The default limit of 1000 fields per index is set quite high, so going far beyond this is not recommended. Setting it to the levels you are mentioning is almost guaranteed to cause problems as the cluster state and mappings will get very large.

If you have an API layer in place between your tenants and Elasticsearch I would recommend mapping client fields to a set of standard field names per data type for each data set. You can then translate as required and use this to keep the size of the mappings down. Tenant 1 could then have a field ´X1´ mapped to the standard field ´string_field_1´ for a particular data set while the same tenant (or other) might have a different field ´Z2´ mapped to the same standard field for a different data set. This will affect relevancy and require more work at the API layer, but is likely to scale much better.

Changing the current scheme to have instead increase the number of indices is also not likely to scale well as each shard comes with a certain overhead.

Although this old blog post refers to a very old version of Elasticsearch, I suspect a lot of it still applies.

1 Like

Hi Christian,

Really appreciate your quick and detailed response.

Are you suggesting to remove the logical separation between data sets (such as data_1, data_2 etc.) and have a pre-defined set of fields (say 5000 fields) under a generic key called 'data' which should accommodate all the different data sets applicable per document?

I picked 5000 here, because we already have a scenario where we need to store 3500 fields for a data set from a client?
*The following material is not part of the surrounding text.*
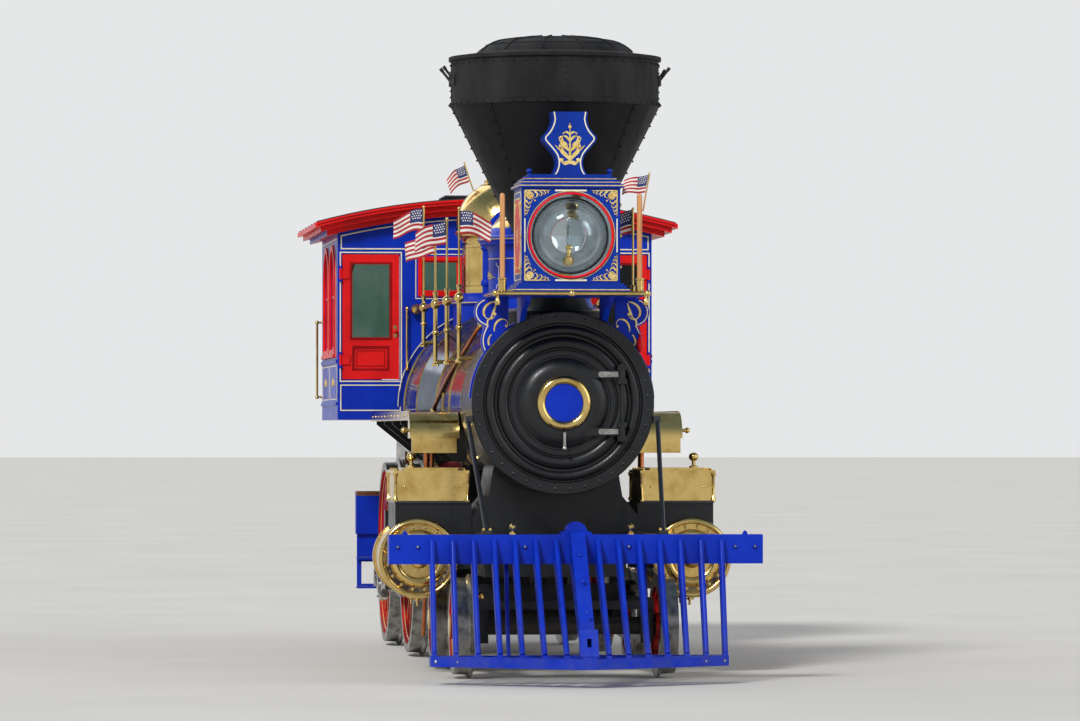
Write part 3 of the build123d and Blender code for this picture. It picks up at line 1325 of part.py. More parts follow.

Also looking at this requirement in general, would you think that we are trying to stretch the use case of Elasticsearch far beyond that its benefits for our application requirements here?

Thanks so much again,
Arun.

Yes. That is an approach I have seen used in the past for this type of requirements.

That is impossible to tell as I know nothing about the use case or query requirements.

1 Like

Thanks Christian, appreciate it.

What I meant by use case is, constantly changing schema and large number of fields(5000 to 10,000) required to store and analyse the big data.
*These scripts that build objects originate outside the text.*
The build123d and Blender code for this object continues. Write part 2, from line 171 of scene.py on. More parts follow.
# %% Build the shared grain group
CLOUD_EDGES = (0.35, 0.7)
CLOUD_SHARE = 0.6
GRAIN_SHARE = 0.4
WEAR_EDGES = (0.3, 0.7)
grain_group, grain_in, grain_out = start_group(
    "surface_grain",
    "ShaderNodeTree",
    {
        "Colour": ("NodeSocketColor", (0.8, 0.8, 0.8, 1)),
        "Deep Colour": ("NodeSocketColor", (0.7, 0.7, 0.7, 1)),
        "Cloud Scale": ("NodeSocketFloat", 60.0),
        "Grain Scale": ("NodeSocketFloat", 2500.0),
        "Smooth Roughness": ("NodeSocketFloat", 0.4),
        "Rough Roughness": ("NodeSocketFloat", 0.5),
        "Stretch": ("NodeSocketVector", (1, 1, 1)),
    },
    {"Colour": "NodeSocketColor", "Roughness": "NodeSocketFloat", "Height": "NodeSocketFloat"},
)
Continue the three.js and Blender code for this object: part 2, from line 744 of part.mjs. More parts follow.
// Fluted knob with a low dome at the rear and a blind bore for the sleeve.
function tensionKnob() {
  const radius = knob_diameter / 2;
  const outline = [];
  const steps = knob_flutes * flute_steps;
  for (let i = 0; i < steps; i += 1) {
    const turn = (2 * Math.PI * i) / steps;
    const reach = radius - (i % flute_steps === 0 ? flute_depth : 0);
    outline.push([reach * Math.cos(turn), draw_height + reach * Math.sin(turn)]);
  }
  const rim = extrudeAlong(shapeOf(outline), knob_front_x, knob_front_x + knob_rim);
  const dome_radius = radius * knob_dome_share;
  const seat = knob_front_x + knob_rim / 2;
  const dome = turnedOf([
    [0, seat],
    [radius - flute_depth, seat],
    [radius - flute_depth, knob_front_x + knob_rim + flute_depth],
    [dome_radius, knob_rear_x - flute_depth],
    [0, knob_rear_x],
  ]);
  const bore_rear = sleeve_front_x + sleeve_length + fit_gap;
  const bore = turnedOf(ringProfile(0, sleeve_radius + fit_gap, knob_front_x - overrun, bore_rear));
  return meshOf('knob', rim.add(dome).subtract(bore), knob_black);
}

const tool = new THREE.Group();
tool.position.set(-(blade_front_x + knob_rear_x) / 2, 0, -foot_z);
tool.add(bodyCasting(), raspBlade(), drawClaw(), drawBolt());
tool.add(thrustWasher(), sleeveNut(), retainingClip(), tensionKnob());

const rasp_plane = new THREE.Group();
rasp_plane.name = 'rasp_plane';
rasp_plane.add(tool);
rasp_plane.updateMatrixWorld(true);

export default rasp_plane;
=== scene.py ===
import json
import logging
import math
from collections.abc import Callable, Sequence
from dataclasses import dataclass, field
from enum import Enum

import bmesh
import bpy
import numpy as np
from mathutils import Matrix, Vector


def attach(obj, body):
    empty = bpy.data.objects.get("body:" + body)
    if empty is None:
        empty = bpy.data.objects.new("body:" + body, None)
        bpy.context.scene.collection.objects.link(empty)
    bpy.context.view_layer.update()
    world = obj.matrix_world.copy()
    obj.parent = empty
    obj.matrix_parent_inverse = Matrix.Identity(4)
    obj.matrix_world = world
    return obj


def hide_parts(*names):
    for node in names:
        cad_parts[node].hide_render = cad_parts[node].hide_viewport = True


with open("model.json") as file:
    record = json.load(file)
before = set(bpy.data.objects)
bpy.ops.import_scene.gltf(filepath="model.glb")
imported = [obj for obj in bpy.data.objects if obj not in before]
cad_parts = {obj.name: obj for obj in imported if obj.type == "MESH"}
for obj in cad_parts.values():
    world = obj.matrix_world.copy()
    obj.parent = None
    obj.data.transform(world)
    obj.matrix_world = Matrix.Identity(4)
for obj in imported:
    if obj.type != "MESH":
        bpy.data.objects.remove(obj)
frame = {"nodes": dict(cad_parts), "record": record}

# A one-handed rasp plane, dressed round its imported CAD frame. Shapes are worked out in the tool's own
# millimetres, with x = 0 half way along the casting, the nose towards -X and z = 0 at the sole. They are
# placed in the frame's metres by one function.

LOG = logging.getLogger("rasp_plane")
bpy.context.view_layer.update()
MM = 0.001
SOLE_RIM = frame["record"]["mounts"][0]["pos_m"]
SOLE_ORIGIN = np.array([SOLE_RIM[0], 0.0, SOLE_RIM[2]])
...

Also, the application has to be built as a Multi tenancy SaaS platform with frequent updates to data mapping as we release new features.
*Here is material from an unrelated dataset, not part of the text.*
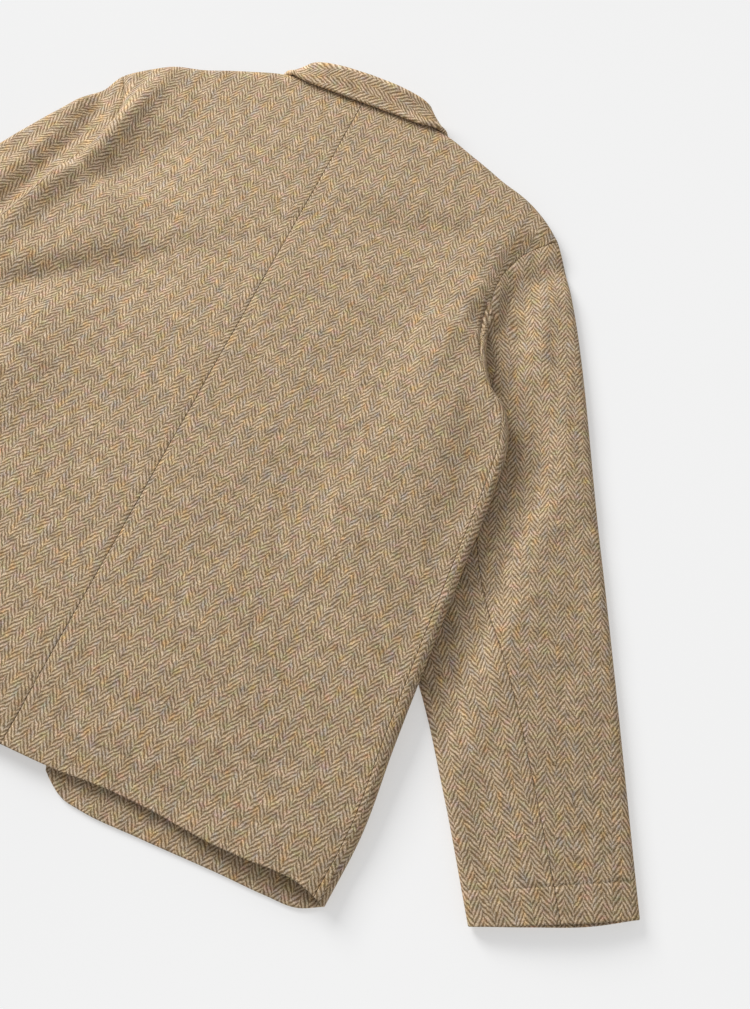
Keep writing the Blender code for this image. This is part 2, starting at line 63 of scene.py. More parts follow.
# outlines of the right half seen from above: x, y, from hem to collar
SIDE = [(0.2910, 0.0000), (0.2950, 0.0600), (0.2905, 0.1300), (0.2870, 0.2000),
        (0.2825, 0.3000), (0.2795, 0.3700), (0.2730, 0.4180), (0.2620, 0.4400),
        (0.2430, 0.4550), (0.2285, 0.4760), (0.2185, 0.4990), (0.2120, 0.5220)]
ARMHOLE = [(0.2040, 0.5500), (0.2030, 0.5780), (0.2115, 0.6060), (0.2375, 0.6355)]
# the wearer's left side bags out over its armhole and lies in a fold there
LEFT_SIDE = SIDE[:6] + [(0.2650, 0.4180), (0.2570, 0.4360), (0.2500, 0.4530),
                        (0.2440, 0.4740), (0.2390, 0.4950), (0.2325, 0.5180)]
LEFT_ARMHOLE = [(0.2245, 0.5480), (0.2205, 0.5800), (0.2240, 0.6080), (0.2375, 0.6355)]
SHOULDER = [(0.0800, 0.7055), (0.0950, 0.7020), (0.1210, 0.6922), (0.1640, 0.6760),
            (0.1910, 0.6670), (0.2195, 0.6506), (0.2375, 0.6355)]
BACK_NECK = [(0.0000, 0.7030), (0.0400, 0.7035), (0.0650, 0.7050), (0.0800, 0.7055)]
FRONT_NECK = [(0.0160, 0.6450), (0.0350, 0.6530), (0.0550, 0.6690), (0.0720, 0.6890),
              (0.0800, 0.7055)]
BACK_HEM = [(0.0000, 0.0030), (0.0480, 0.0040), (0.0980, 0.0080), (0.1400, 0.0078),
            (0.1920, 0.0055), (0.2220, 0.0065), (0.2450, 0.0083), (0.2620, 0.0083),
            (0.2780, 0.0050), (0.2910, 0.0000)]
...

I don't know if I have given you enough details to think about the scenario.

Thanks,
Arun.

If you go with a standard set of fields you can create a static mapping and will not need to update mappings. If the data sets are small but the documents complex it might be that some simple key-value store that does not impose a schema and which you can query using map-reduce style jobs could work quite well. It all comes down to how you need to query the data , how quick you need the response and the size and distribution of data sets.

It might also be worthwhile looking into how you end up with so many fields. Are these distinct fields or do they contain auto-generated key names (e.g. dates) that might better be mapped some other way? What does data_1 in your example correspond to?

1 Like

data_1 refers to a data file the client uploads (or a live stream of data from a business unit such as call centre/user feedback) which will have thousands of operational metrics/question responses which he needs to analyse together (aggregate queries). The main reason we chose elasticsearch is we wanted a nearly close schemaless storage and fast real time reporting for aggregations.

The data itself under each data sets could be in hundreds of millions as well.

One thing to note here is, 95% of the stats or calculations we run are sum, average, top counts etc. for different combinations of filters in data and are displayed as scores in the application. And the text search only constitutes to 5% of the total queries. The accuracy of these scores are very very important for us.

Thanks for your help,

Why have each question be a specific key? You would probably have a lot less fields if you created a question field with an id field underneath that contains the current field. This will require changing the data structure though. Elasticsearch is not schemaless so have problems in scenarios like this unless the format of the data can be optimised.

1 Like

Thanks Christian.

Are you saying a structure like below would help?

ES_Structure_details_3

Will there be any performance impact on the above?

On your experience how many columns/key can Elasticsearch handle with documents spanning to 100 million?

Thanks again,

If you denormalize your data, you may want to split each document into a document per part instead of having large nested arrays.

1 Like

Thanks Christian.

I need to ask you one more thing regarding the number of column mappings. At present, there is an index with 9766 column mappings and another index with 8870 (API used index/_mapping/field/*) and this will most likely grow in the near future.

Is it okay to have this many mappings? also please comment on the performance impact?

Thank you.

I do not know the limits as I tend to stay within the default limits.

This topic was automatically closed 28 days after the last reply. New replies are no longer allowed.